Prior to the new ruling, people with ALS could qualify for the SGD and pay a fee to activate features like the internet and word processing.  Apparently, the people who created the new rules consider basic word processing, access to internet correspondence and social media superfluous to basic communication.

We have asked every person close to this situation why Medicare felt the need to completely restrict the devices and we have not received a single reasonable answer. It was speculated that perhaps allowing people with ALS access to the internet might encourage “gaming” or inappropriate use.

Maybe there is a basic misunderstanding. Let me be clear.  People with ALS or any other neuromuscular disorder, including spinal cord injury, can and will continue to be productive.  I have personally met dozens of these people and corresponded with thousands more.  Technology, including eye tracking and the internet, allows them to collaborate with peers and colleagues to continue whatever their purpose may be. Artists continuing their art. Teachers continuing to teach. Architects continuing to design. Producers continuing to produce.

My advisors don’t want me to put it this bluntly, but it needs to be said. People, who want to be productive, are being denied basic human rights, and Medicare is most likely violating the Americans with Disabilities Act (ADA – because of a fear that a few might access the internet inappropriately. The Act plainly states that:

(1) physical or mental disabilities in no way diminish a person’s right to fully participate in all aspects of society

(2) discrimination against individuals with disabilities persists in such critical areas as employment, housing, public accommodations, education, transportation, COMMUNICATION, recreation, institutionalization, health services, voting, and ACCESS TO PUBLIC SERVICES;

If you consider yourself productive, and have never used word processing, the internet, text messages or any chat platform to enhance your productivity, stop reading this immediately, I will waste no more of your time.  On the other hand, if you have utilized these tools to increase your productivity, I hope you can understand the irresponsible action on the part of Medicare.

Please understand this CMS, when you’ve been diagnosed with ALS and given 2-5 years to live, losing the ability to communicate is what you most fear.

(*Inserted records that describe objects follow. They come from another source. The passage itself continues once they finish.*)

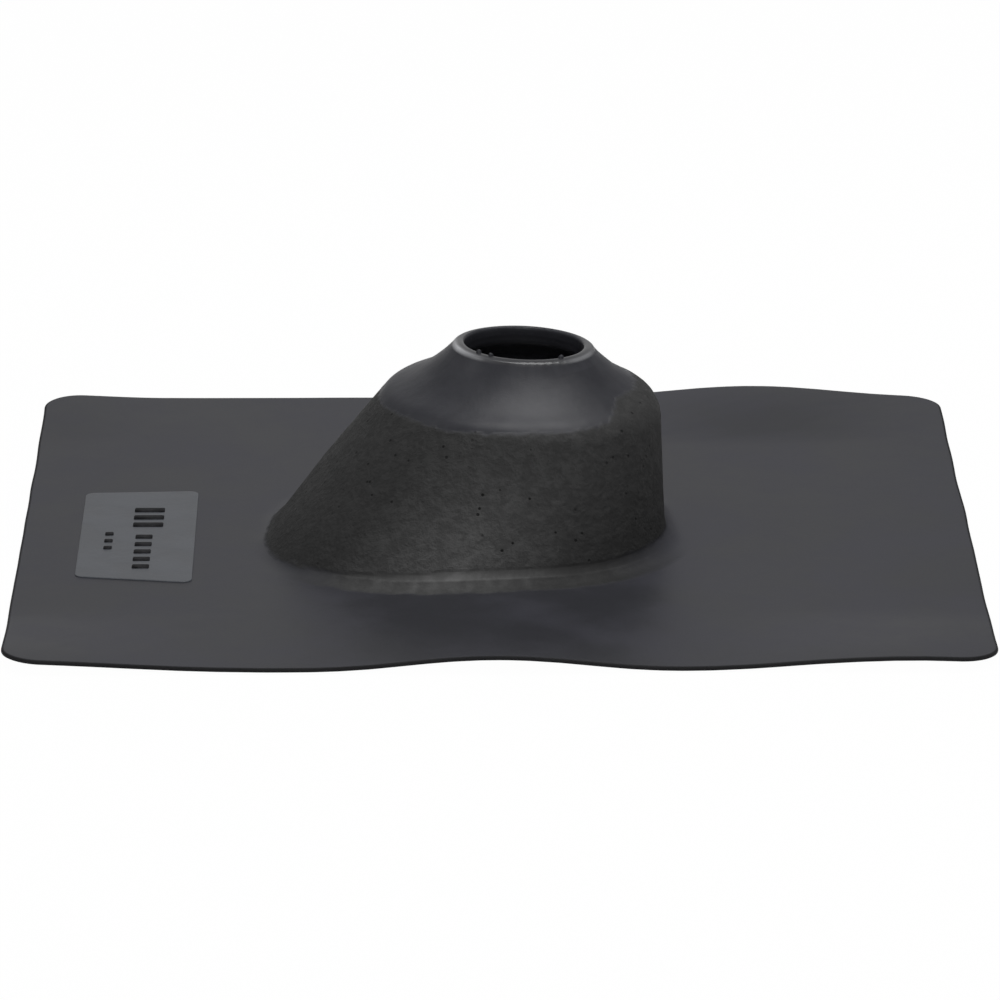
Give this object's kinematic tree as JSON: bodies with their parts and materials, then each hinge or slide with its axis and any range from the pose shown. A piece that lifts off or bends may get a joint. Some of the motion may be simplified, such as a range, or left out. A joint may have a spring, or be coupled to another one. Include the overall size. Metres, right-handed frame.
{
  "type": "pipe flashing boot",
  "caption": "One-piece rubber roof flashing boot: thin rectangular flange, hollow slanted boot and a collar that grips a round vent pipe.",
  "frame": {"origin": "middle of the flange on its underside, with the level sheet lying on z = 0", "axes": "+X up the roof slope along the flange's long side, with the boot's slanted side towards -X; +Y across the slope; +Z away from the roof"},
  "size_m": [0.3556, 0.3174, 0.0732],
  "materials": {
    "moulded_rubber": "semi-matt charcoal elastomer, smooth on the neck, finely pebbled on the boot walls, a little glossier on the label panel"
  },
  "bodies": {
    "root": {"flashing_boot": "moulded_rubber"}
  },
  "joints": []
}
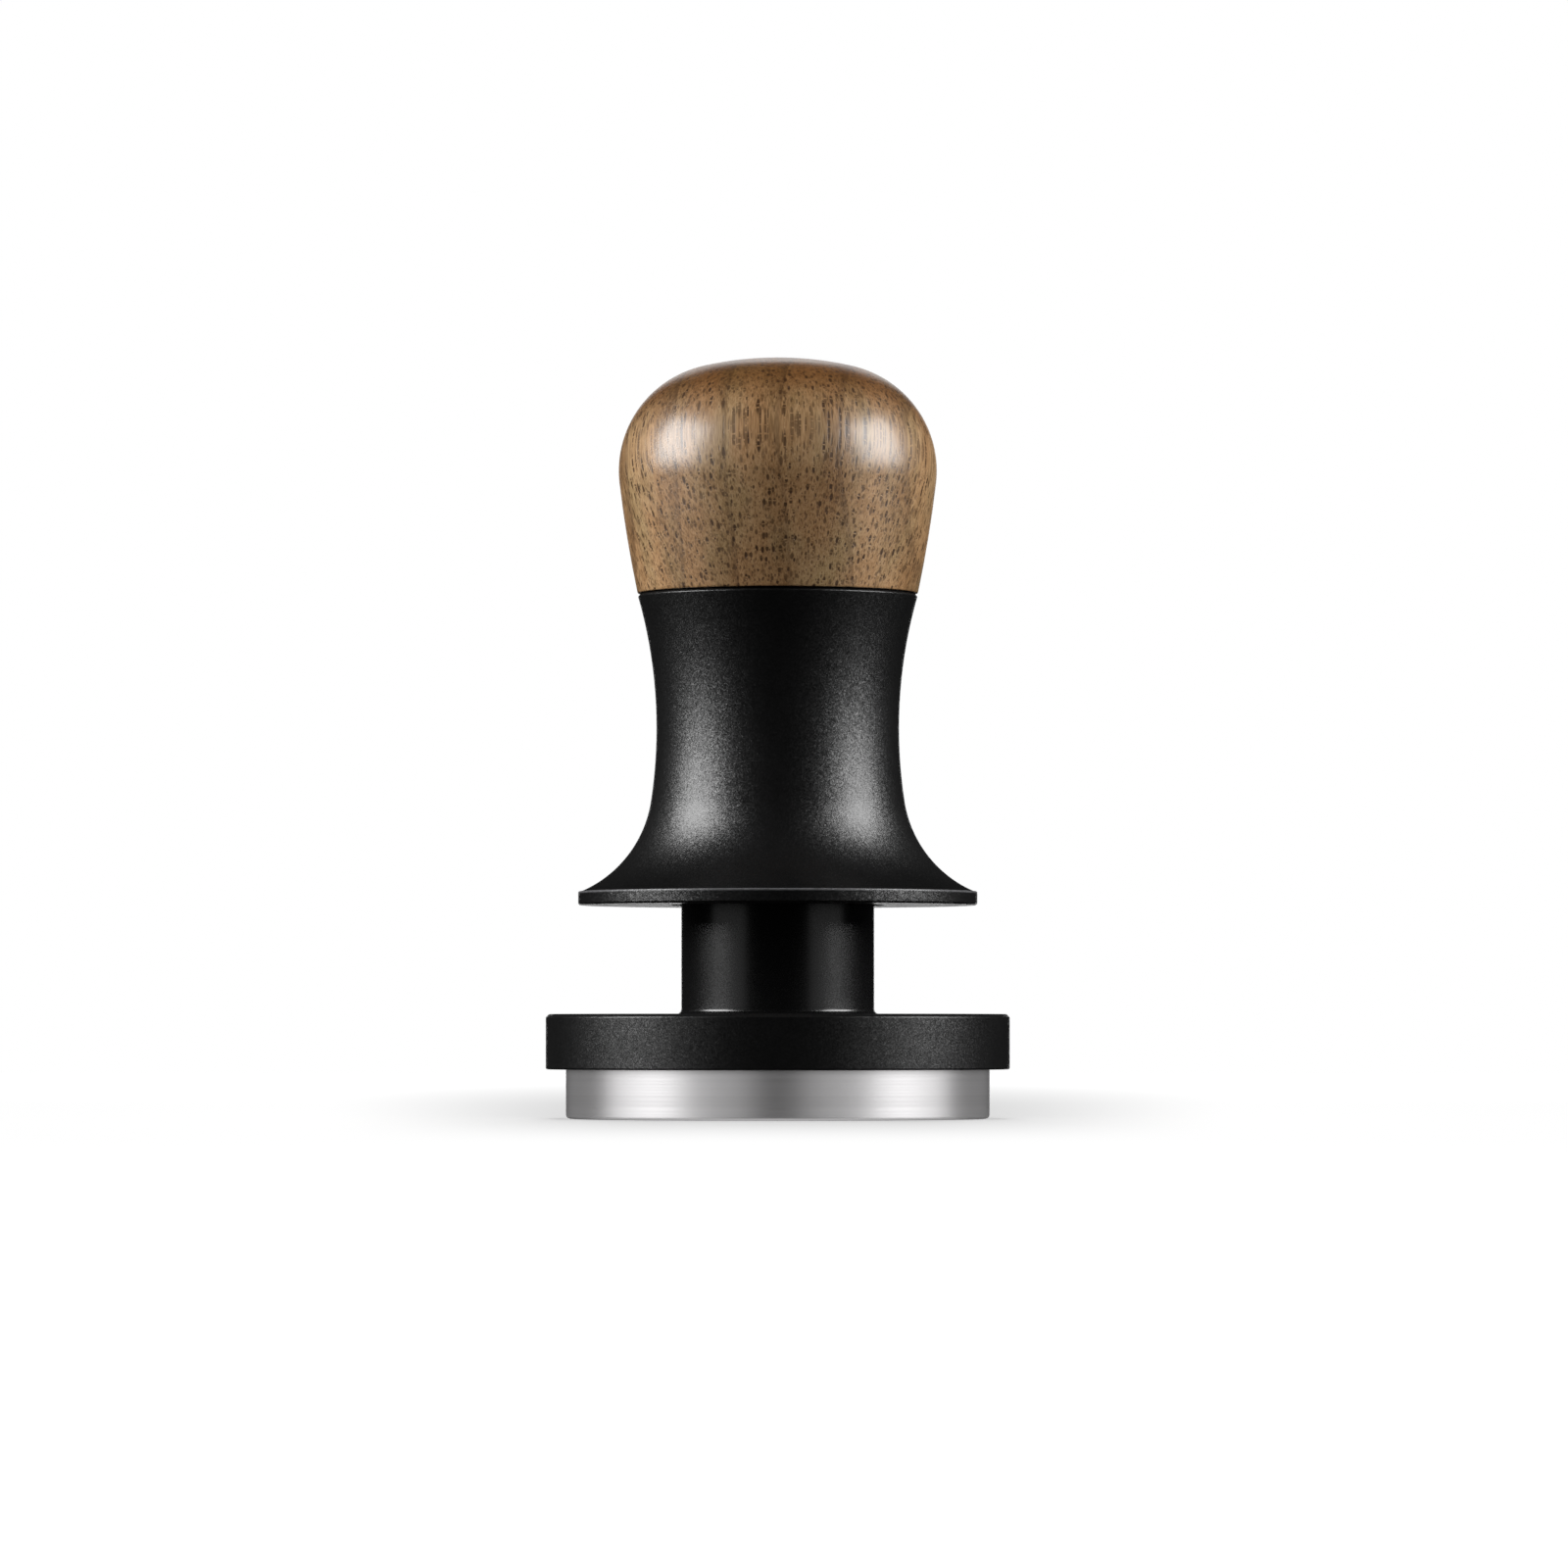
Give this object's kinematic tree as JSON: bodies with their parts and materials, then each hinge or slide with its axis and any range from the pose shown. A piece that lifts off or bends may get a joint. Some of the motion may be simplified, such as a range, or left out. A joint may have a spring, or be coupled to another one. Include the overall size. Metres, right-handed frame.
{
  "type": "espresso tamper",
  "caption": "Spring-loaded espresso tamper: walnut knob on a waisted black sleeve, with a levelling ring on a sliding tube over a flat round steel base.",
  "frame": {"origin": "middle of the tamping face, on the tamper's axis", "axes": "+Z along the axis, from the tamping face up to the knob; X and Y are any two directions across, since the tamper is turned"},
  "size_m": [0.064, 0.064, 0.1049],
  "materials": {
    "stainless_steel": "turned stainless steel, fine circular tool lines",
    "black_anodised": "bead-blasted and black anodised aluminium, satin",
    "walnut": "satin lacquered walnut, grain along the axis",
    "brass": "turned",
    "spring_steel": "oiled spring wire and strip",
    "silicone_rubber": "matt",
    "acetal": "natural white acetal, turned",
    "raw_aluminium": "turned"
  },
  "bodies": {
    "base": {"tamper_base": "stainless_steel", "base_seal_ring": "silicone_rubber", "centre_shaft": "stainless_steel", "piston": "brass", "piston_washer": "stainless_steel", "piston_screw": "stainless_steel", "shaft_clip": "spring_steel"},
    "spring_carrier": {"thrust_washer": "acetal", "main_spring": "spring_steel"},
    "handle": {"handle_sleeve": "black_anodised", "guide_bush": "acetal", "bush_snap_ring": "spring_steel", "spring_housing": "raw_aluminium", "stop_bumper": "silicone_rubber", "main_spring_seat": "stainless_steel", "housing_plug": "raw_aluminium", "knob_stud": "stainless_steel", "knob_insert": "brass", "wood_knob": "walnut"},
    "ring_spring_carrier": {"return_spring_seat": "stainless_steel", "return_spring": "spring_steel"},
    "levelling_ring_body": {"levelling_ring": "black_anodised", "ring_bush": "acetal", "tube_seal_ring": "silicone_rubber"}
  },
  "joints": [
    {"name": "handle_turn", "type": "hinge", "parent": "base", "child": "spring_carrier", "pos_m": [0, 0, 0.057], "axis": [0, 0, 1], "continuous": true},
    {"name": "handle_press", "type": "slide", "parent": "spring_carrier", "child": "handle", "axis": [0, 0, -1], "range_m": [0, 0.006], "stiffness_N_per_m": 12700, "springref_m": -0.0045, "deforming": ["main_spring"]},
    {"name": "ring_turn", "type": "hinge", "parent": "base", "child": "ring_spring_carrier", "pos_m": [0, 0, 0.039], "axis": [0, 0, 1], "continuous": true},
    {"name": "ring_lift", "type": "slide", "parent": "ring_spring_carrier", "child": "levelling_ring_body", "axis": [0, 0, 1], "range_m": [0, 0.0085], "stiffness_N_per_m": 250, "springref_m": -0.006, "deforming": ["return_spring"]}
  ]
}
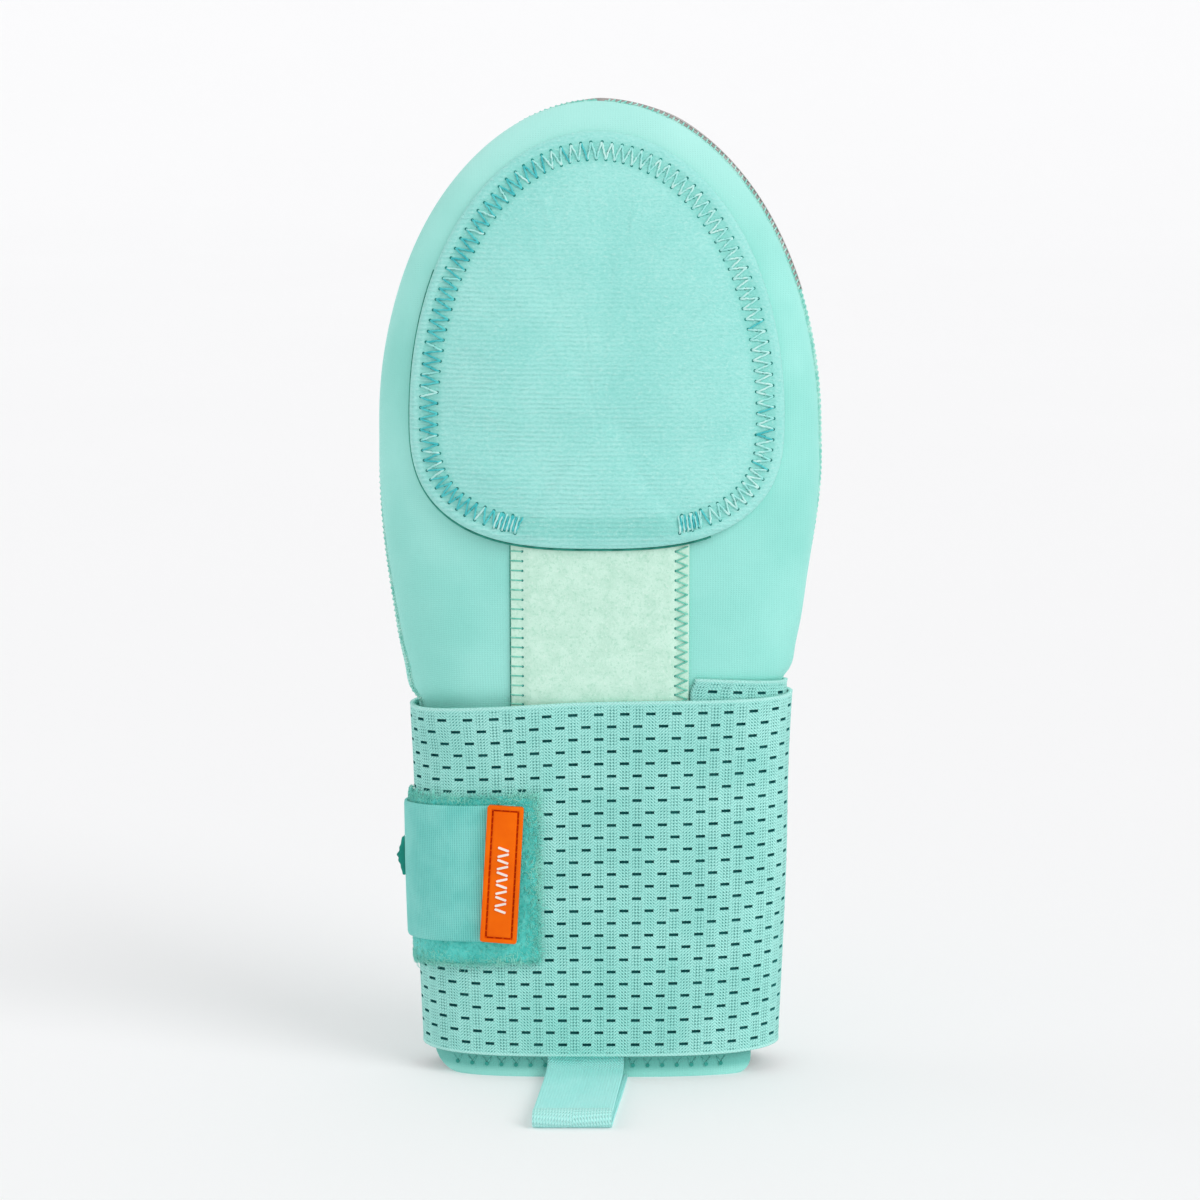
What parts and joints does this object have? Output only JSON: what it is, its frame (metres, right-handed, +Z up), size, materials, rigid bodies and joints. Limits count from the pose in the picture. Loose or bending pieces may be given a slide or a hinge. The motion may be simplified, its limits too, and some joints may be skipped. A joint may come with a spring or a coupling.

Although I have been described as imprisoned in my physical body,  I am still here. I am liberated by technology! I can see and I can express my thoughts and desires to loved ones, caregivers and to you.  I am productive and can function more independently. I am not in prison, but for those reliant on Medicare for normal communication, they might as well be, so their rights would actually be protected.

About Steve Gleason:

Steve Gleason will always be remembered for his blocked punt on the night the New Orleans Superdome reopened for the first time after Hurricane Katrina. Steve played for The New Orleans Saints from 2000-2008. In 2011, Steve was diagnosed with Amyotrophic Lateral Sclerosis (ALS), considered a terminal neuro-muscular disease. Steve is determined to inspire others by continuing to pursue life adventures despite his diagnosis, and has challenged the worlds of technology and science to identify their most promising developments toward new treatments and a cure.

Steve and his friends and family started Team Gleason to generate public awareness for ALS, raise funding to empower those with ALS to live a rewarding life, and ultimately find a cure.